India to lead global economic growth in 2021

ANI/Big News Network
27 Jan 2021, 16:19 GMT+10

New Delhi [India], January 27 (ANI/Big News Network): India will reclaim the status of the world's fastest-growing economy, and will be the only economy that will grow in double-digits in 2021, projected the International Monetary Fund (IMF).

In its latest World Economic Outlook update released on Tuesday, the IMF predicts that India's gross domestic product (GDP) will grow at the pace of 11.5 per cent in 2021. The report puts India well ahead of China, which will grow at 8.1 per cent, followed by Spain (5.9 per cent), France (5.5 per cent) and the United States (5.1 per cent).
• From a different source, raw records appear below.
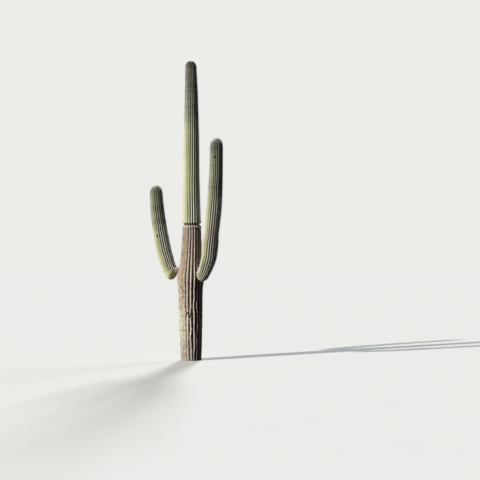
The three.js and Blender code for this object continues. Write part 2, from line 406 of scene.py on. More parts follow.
def arm_stem(name):
    arm = ARMS[name]
    reach, height, slope, radius = arm_sections(arm)
    along = np.concatenate([[0], np.cumsum(np.hypot(np.diff(reach), np.diff(height)))])
    length = along[-1] - TIP_INSET
    def step(s):
        return float(smooth(ARM_STEP, s / length))
    s = rows_by_step(length, step, ARM_DOME)
    places = np.append(s, length)
    reach, height, slope, radius = (np.interp(places, along, held) for held in (reach, height, slope, radius))
    azimuth = math.radians(arm["azimuth"])
    away = np.array([math.cos(azimuth), math.sin(azimuth), 0])
    up = np.array([0, 0, 1.0])
    centre = reach[:, None] * away + height[:, None] * up
    outward = np.sin(slope)[:, None] * away - np.cos(slope)[:, None] * up
    return {
        "name": name,
        "s": s,
        "length": length,
        "centre": centre[:-1],
        "outward": outward[:-1],
        "sideways": np.tile([-away[1], away[0], 0], (len(s), 1)),
        "tip": centre[-1],
        "radius": (radius[:-1] - SKIN_INSET) * dome_share(s, length, ARM_DOME["height"]),
        "ribs": ARM_RIBS,
        "neck": arm["crook"][0] - NECK_START,
        "pale_bend": arm["pale_bend"],
    }


# Masks: how far each look of the skin has taken over at each vertex

def ragged_edge(rng, around, s, cells):
    return 0.5 * noise(rng, around, s, cells, 6) + 0.5 * noise(rng, around, s, 2 * cells, 16)


def trunk_ages(stem, s, around, shady, rng):
    """How corky, straw-pale, dusty, bleached, grey and woolly the trunk is, and how stark its stripes of
    painted light and shade are. The straw ends lower on the shaded side, as painted shade.
    """
    ragged = ragged_edge(rng, around, s, stem["ribs"])
    cork = 1 - ease(*CORK_FADES, s - WAIST["z"] + RAGGED["cork"] * ragged)
    raised = s + RAGGED["straw"] * ragged + STRAW_LOWER_IN_SHADE * ease(*STRAW_SHADE, shady)
    patches = ease(*SCORCH["patches"], noise(rng, around, s, 11, 3))
    scorched = SCORCH["strength"] * patches * (1 - ease(*SCORCH["fades"], s))
    foot_dust = 1 - ease(*FOOT_DUST_FADES, s + RAGGED["foot_dust"] * ragged)
    return {
        "cork": np.clip(cork + scorched, 0, 1),
        "blush": np.zeros_like(s),
        "straw": sum(fades(*step, raised) for step in STRAW_FADES),
        "dust": foot_dust + comes(*WAIST_DUST, s + RAGGED["waist_dust"] * ragged),
        "bleach": 1 - ease(*TRUNK_BLEACH_FADES, s + RAGGED["bleach"] * ragged),
        "grey": comes(*TRUNK_ASH, s + RAGGED["ash"] * ragged) + comes(*TRUNK_TIP_ASH, s),
        "wool": fades(*TRUNK_WOOL, stem["length"] - s),
        "stark": bell(s - TRUNK_STARK["z"], TRUNK_STARK["spread"]) * ease(*TRUNK_STARK_SHADE, shady),
    }


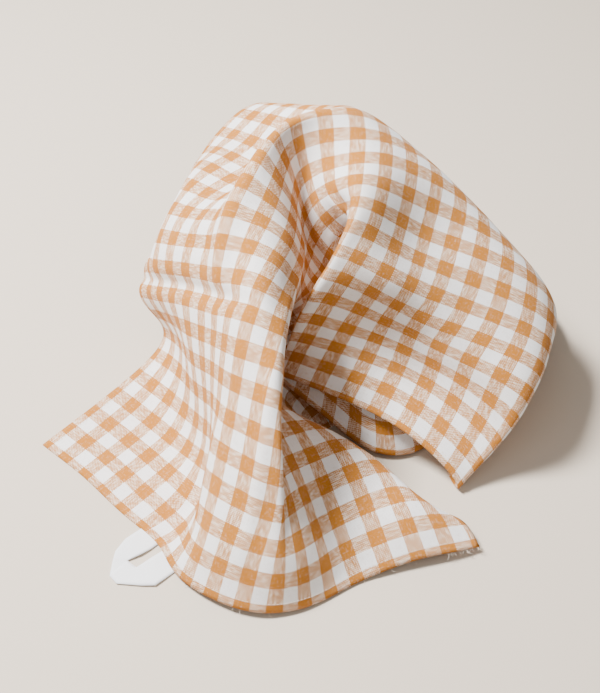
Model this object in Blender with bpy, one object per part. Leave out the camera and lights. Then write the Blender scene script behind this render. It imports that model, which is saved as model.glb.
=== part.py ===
"""A checked linen tea towel lying as it was dropped, with a white tape loop in its front hem.

Metres, +Z up, the front hem toward -Y. The towel is one sheet, 450 mm across by 700 mm along. Its
folds are set out in SECTIONS, a row for each cross-section from the front hem to the back hem and a
named column for each line that runs the length of the towel.
"""

import math

import bpy
import numpy as np

MM = 0.001

# The sheet.
TOWEL_WIDTH = 450.0
TOWEL_LENGTH = 700.0
CLOTH_THICKNESS = 1.5
CELLS_ACROSS = 36
CELLS_ALONG = 56

# Distance of each named line from the left hem, measured across the flat towel.
LINES = {
    "left_hem": 0.0,
    "left_flap": 50.0,
    "flap_root": 100.0,
    "ridge": 150.0,
    "body": 200.0,
    "main_fold": 250.0,
    "fold_back": 300.0,
    "valley": 350.0,
    "right_flap": 400.0,
    "right_hem": 450.0,
}

# Each row: distance from the front hem along the flat towel, then where each line of LINES passes,
# as (x, y, z) of the underside. All in mm, the table at z = 0.
SECTIONS = (
    # front hem, flat on the table
    (0, (-230, -85, 0), (-190, -115, 0), (-155, -150, 0), (-120, -180, 0), (-100, -215, 0),
        (-57, -243, 0), (-8, -238, 0), (31, -216, 0), (81, -202, 5), (130, -189, 4)),
    # left flap flat, main fold lifting off the table
    (40, (-205, -55, 0), (-165, -88, 0), (-130, -122, 0), (-97, -165, 8), (-85, -197, 30),
         (-45, -220, 37), (-11, -218, 35), (18, -188, 20), (70, -168, 25), (112, -158, 9)),
    # left flap still flat, main fold standing up
    (75, (-180, -25, 0), (-140, -60, 0), (-105, -95, 5), (-85, -130, 30), (-75, -170, 60),
         (-33, -198, 63), (-20, -190, 60), (5, -155, 40), (55, -120, 25), (64, -151, 2)),
    # end of the left flap, the right hem tucked under
    (150, (-135, 35, 15), (-115, -5, 40), (-100, -45, 65), (-80, -80, 90), (-60, -120, 115),
          (-25, -150, 125), (-42, -125, 90), (-28, -98, 65), (-8, -82, 28), (12, -113, 2)),
    # kink across the bulge
    (215, (-154, 47, 65), (-134, 19, 90), (-105, -10, 115), (-75, -45, 140), (-45, -75, 165),
          (-20, -75, 135), (-55, -50, 90), (-52, -28, 50), (-12, -30, 16), (15, -62, 2)),
    # inner panel turns back at its furthest right
    (280, (-118, 102, 103), (-120, 65, 135), (-90, 30, 155), (-65, 0, 185), (-20, -15, 170),
          (-10, -5, 118), (2, 10, 82), (42, 5, 48), (75, -38, 30), (88, -72, 2)),
    # inner panel, seen under the right flap
    (330, (-110, 135, 125), (-90, 100, 150), (-55, 65, 160), (-45, 40, 205), (-15, 26, 167),
          (-4, 28, 118), (26, 14, 82), (52, -24, 60), (58, -70, 36), (64, -105, 2)),
    # inner side of the right flap
    (385, (-85, 170, 140), (-55, 135, 155), (-20, 100, 170), (-15, 80, 210), (-5, 57, 178),
          (6, 26, 156), (22, 4, 124), (20, -14, 85), (14, -34, 48), (12, -66, 14)),
    # top ridge, and the left edge of the right flap
    (435, (-50, 205, 150), (-20, 170, 170), (10, 135, 190), (35, 95, 210), (35, 45, 200),
          (30, 0, 195), (20, -20, 165), (0, -28, 125), (-18, -30, 78), (-32, -36, 38)),
    # upper part of the right flap
    (485, (-5, 215, 120), (20, 175, 140), (45, 140, 160), (75, 105, 180), (80, 55, 185),
          (70, 10, 165), (55, -30, 150), (38, -35, 112), (18, -40, 75), (0, -55, 45)),
    # middle of the right flap
    (560, (50, 215, 65), (70, 170, 80), (90, 135, 100), (120, 95, 120), (140, 55, 140),
          (135, 10, 135), (115, -35, 118), (97, -50, 90), (92, -62, 57), (75, -95, 35)),
    # right flap just before it turns under
    (640, (115, 230, 25), (125, 180, 30), (145, 135, 45), (165, 90, 60), (185, 50, 80),
          (200, 5, 90), (190, -47, 83), (170, -87, 70), (147, -107, 35), (115, -130, 5)),
    # back hem
    (700, (170, 240, 0), (185, 190, 0), (195, 145, 5), (210, 95, 15), (220, 50, 25),
          (210, 5, 35), (180, -30, 35), (150, -65, 25), (125, -90, 12), (85, -95, 2)),
)

# Hanging loop: a white tape comes out of the front hem, is folded over at a mitred tip and goes back in.
TAPE_THICKNESS = 0.9
# The upper strip sinks this far into the lower one, so that the two are one piece.
TAPE_OVERLAP = 0.1
# Clear space between the hem and the cut ends of the tape.
HEM_GAP = 0.6
# Where each strip's two edges meet the hem, as distances from the left hem.
FIRST_END = (127.0, 146.0)
SECOND_END = (160.0, 184.0)
# Corners of the folded tip on the table, as x and y: its two outer ones, then each strip's inner one.
TIP_BACK = (-157.0, -201.0)
TIP_FRONT = (-147.0, -216.0)
INNER_CORNER = (-144.0, -198.5)
OUTER_CORNER = (-120.0, -218.0)


def natural_spline(stations, values, wanted):
    """Values of the smooth curve through (stations, values) at each wanted station."""
    count = len(stations)
    gap = np.diff(stations)
    matrix = np.eye(count)
    right = np.zeros(values.shape)
    for k in range(1, count - 1):
        matrix[k, k - 1 : k + 2] = gap[k - 1], 2.0 * (gap[k - 1] + gap[k]), gap[k]
        right[k] = 6.0 * ((values[k + 1] - values[k]) / gap[k] - (values[k] - values[k - 1]) / gap[k - 1])
    bend = np.linalg.solve(matrix, right.reshape(count, -1)).reshape(values.shape)
    k = np.clip(np.searchsorted(stations, wanted) - 1, 0, count - 2)
    shape = (len(wanted),) + (1,) * (values.ndim - 1)
    step = gap[k].reshape(shape)
    after = (wanted - stations[k]).reshape(shape)
    before = step - after
    straight = (values[k] * before + values[k + 1] * after) / step
    first = (before**3 / step - step * before) * bend[k] / 6.0
    second = (after**3 / step - step * after) * bend[k + 1] / 6.0
    return straight + first + second


def draped(across, along):
    """Points of the underside, in mm, for distances from the left hem and from the front hem."""
    rows = np.array([row[0] for row in SECTIONS], float)
    table = np.array([row[1:] for row in SECTIONS], float)
    lines = natural_spline(rows, table, along)
    stations = np.array(list(LINES.values()))
    points = natural_spline(stations, lines.transpose(1, 0, 2), across)
    points[:, :, 2] = np.maximum(points[:, :, 2], 0.0)
    return points


def thick(points, thickness):
    """Vertices and triangles of a closed sheet: the underside points and the same points lifted by thickness."""
    middle = points.copy()
    middle[:, :, 2] = np.maximum(points[:, :, 2] + thickness / 2.0, thickness / 2.0)
    normal = np.cross(np.gradient(middle, axis=0), np.gradient(middle, axis=1))
    normal /= np.linalg.norm(normal, axis=2, keepdims=True)
    lower = (middle - normal * thickness / 2.0).reshape(-1, 3)
    upper = (middle + normal * thickness / 2.0).reshape(-1, 3)
    across, along = points.shape[:2]
    index = np.arange(across * along).reshape(across, along)
    a, b = index[:-1, :-1].ravel(), index[1:, :-1].ravel()
    c, d = index[1:, 1:].ravel(), index[:-1, 1:].ravel()
    over = np.concatenate([np.stack([a, b, c], 1), np.stack([a, c, d], 1)])
    count = across * along
    rim = np.concatenate([index[:-1, 0], index[-1, :-1], index[:0:-1, -1], index[0, :0:-1]])
    after = np.roll(rim, -1)
    wall = np.concatenate([
        np.stack([rim, after, after + count], 1),
        np.stack([rim, after + count, rim + count], 1),
    ])
    faces = np.concatenate([over + count, over[:, ::-1], wall])
    return np.concatenate([lower, upper]), faces


def prism(outline, bottom, top):
    """Vertices and faces of a flat plate with this outline, given counter-clockwise from above."""
    count = len(outline)
    points = [(x, y, bottom) for x, y in outline] + [(x, y, top) for x, y in outline]
    faces = [tuple(range(count))[::-1], tuple(range(count, 2 * count))]
    for k in range(count):
        n = (k + 1) % count
        faces.append((k, n, n + count, k + count))
    return points, faces


def new_object(name, points, faces, material=None):
    mesh = bpy.data.meshes.new(name)
    places = [tuple(float(value) * MM for value in point) for point in points]
    mesh.from_pydata(places, [], [tuple(int(corner) for corner in face) for face in faces])
    mesh.update()
    made = bpy.data.objects.new(name, mesh)
    bpy.context.scene.collection.objects.link(made)
    if material:
        mesh.materials.append(material)
    return made


def principled(name, colour, roughness):
    material = bpy.data.materials.new(name)
    material.use_nodes = True
    shader = material.node_tree.nodes["Principled BSDF"]
    shader.inputs["Base Color"].default_value = (*colour, 1.0)
    shader.inputs["Roughness"].default_value = roughness
    return material


def beside_hem(across):
    """The point on the table just in front of the front hem, at this distance from the left hem."""
    points = draped(np.array([across - 1.0, across, across + 1.0]), np.array([0.0, 1.0]))[:, 0, :2]
    run = points[2] - points[0]
    run /= math.hypot(*run)
    return points[1][0] + run[1] * HEM_GAP, points[1][1] - run[0] * HEM_GAP


def main():
    for old in list(bpy.data.objects):
        bpy.data.objects.remove(old)

    gingham = principled("gingham_linen", (0.83, 0.55, 0.33), 0.85)
    white = principled("white_tape", (0.88, 0.87, 0.86), 0.7)

    across = np.linspace(0.0, TOWEL_WIDTH, CELLS_ACROSS + 1)
    along = np.linspace(0.0, TOWEL_LENGTH, CELLS_ALONG + 1)
    points, faces = thick(draped(across, along), CLOTH_THICKNESS)
    # The origin is the middle of the towel's box, at the level it rests on.
    middle = (points.min(axis=0) + points.max(axis=0)) / 2.0
    middle[2] = 0.0
    new_object("towel", points - middle, faces, gingham)

    tip = [TIP_BACK, TIP_FRONT]
    first = [beside_hem(FIRST_END[0]), *tip, INNER_CORNER, beside_hem(FIRST_END[1])]
    second = [beside_hem(SECOND_END[0]), *tip, OUTER_CORNER, beside_hem(SECOND_END[1])]
    points, faces = prism(first, 0.0, TAPE_THICKNESS)
    loop = new_object("hanging_loop", np.array(points) - middle, faces, white)
    level = TAPE_THICKNESS - TAPE_OVERLAP
    points, faces = prism(second, level, level + TAPE_THICKNESS)
    upper = new_object("tape_return", np.array(points) - middle, faces)
    upper.display_type = "WIRE"
    upper.hide_render = True
    upper.hide_set(True)
    join = loop.modifiers.new("join", "BOOLEAN")
    join.operation = "UNION"
    join.solver = "EXACT"
    join.object = upper


main()
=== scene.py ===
"""Looks of the checked linen tea towel: the draped sheet, its hems and stitches, and its tape loop."""

import logging
import math
from dataclasses import dataclass
from enum import Enum

import bmesh
import bpy
import numpy as np
from mathutils import Matrix, Vector


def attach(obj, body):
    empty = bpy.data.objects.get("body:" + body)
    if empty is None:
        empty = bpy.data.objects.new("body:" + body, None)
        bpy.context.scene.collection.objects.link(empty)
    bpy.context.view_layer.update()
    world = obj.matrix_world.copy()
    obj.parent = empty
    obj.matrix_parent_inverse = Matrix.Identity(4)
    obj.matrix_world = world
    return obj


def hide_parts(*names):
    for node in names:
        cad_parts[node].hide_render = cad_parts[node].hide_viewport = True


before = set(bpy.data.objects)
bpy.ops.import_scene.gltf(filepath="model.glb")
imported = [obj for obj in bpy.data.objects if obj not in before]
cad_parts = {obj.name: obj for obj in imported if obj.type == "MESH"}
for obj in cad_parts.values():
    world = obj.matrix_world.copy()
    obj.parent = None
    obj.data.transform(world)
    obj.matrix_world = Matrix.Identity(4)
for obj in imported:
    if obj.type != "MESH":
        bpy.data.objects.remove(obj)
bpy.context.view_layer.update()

LOG = logging.getLogger("tea_towel")
MM = 0.001
# Keeps a division by a length from failing where the length is zero.
TINY = 1e-9
# Name of the map that gives each place its distances on the flat cloth, in metres.
FLAT_MAP = "flat_cloth"

# The flat towel, in mm. The check repeats 18 times across and 27.5 times along.
TOWEL_WIDTH = 450.0
TOWEL_LENGTH = 700.0
CHECK_ACROSS = 25.0
CHECK_ALONG = TOWEL_LENGTH / 27.5

# Distance of each named line from the left hem, measured across the flat towel.
LINES = {
    "left_hem": 0.0,
    "left_flap": 50.0,
    "flap_root": 100.0,
    "ridge": 150.0,
    "body": 200.0,
    "main_fold": 250.0,
    "fold_back": 300.0,
    "valley": 350.0,
    "right_flap": 400.0,
    "right_hem": 450.0,
}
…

Last October IMF had projected an 8.8 per cent real GDP growth for India. Notable revisions of 2.7 per cent have been added to the forecast, reflecting carryover from a stronger-than-expected recovery in 2020 after lockdowns were eased.

Releasing the new projections, the IMF report says that although recent vaccine approvals have raised hopes of a turnaround in the pandemic later this year, renewed waves and new variants of the virus pose concerns for the outlook. Amid exceptional uncertainty, the global economy is projected to grow 5.5 per cent in 2021 and 4.2 per cent in 2022.

The 2021 forecast is revised up 0.3 percentage point relative to the previous forecast, reflecting expectations of a vaccine-powered strengthening of activity later in the year and additional policy support in a few large economies.

The report further says that third-quarter GDP outturns mostly surprised on the upside (Australia, the Euro area, India, Japan, South Korea, New Zealand, Turkey, the United States) or were in line with expectations elsewhere (China, Mexico).

Among components, private consumption rebounded the most. Investment picked up relatively slowly, except in China. The expenditure decompositions suggest a release of pent-up demand and adjustments to telework.

Given the largely one-off nature of such spending, it is likely to dissipate once the adjustments are made. High-frequency data suggest some tapering into the fourth quarter of 2020--for example, in new orders, industrial production, and global trade. (ANI/Big News Network).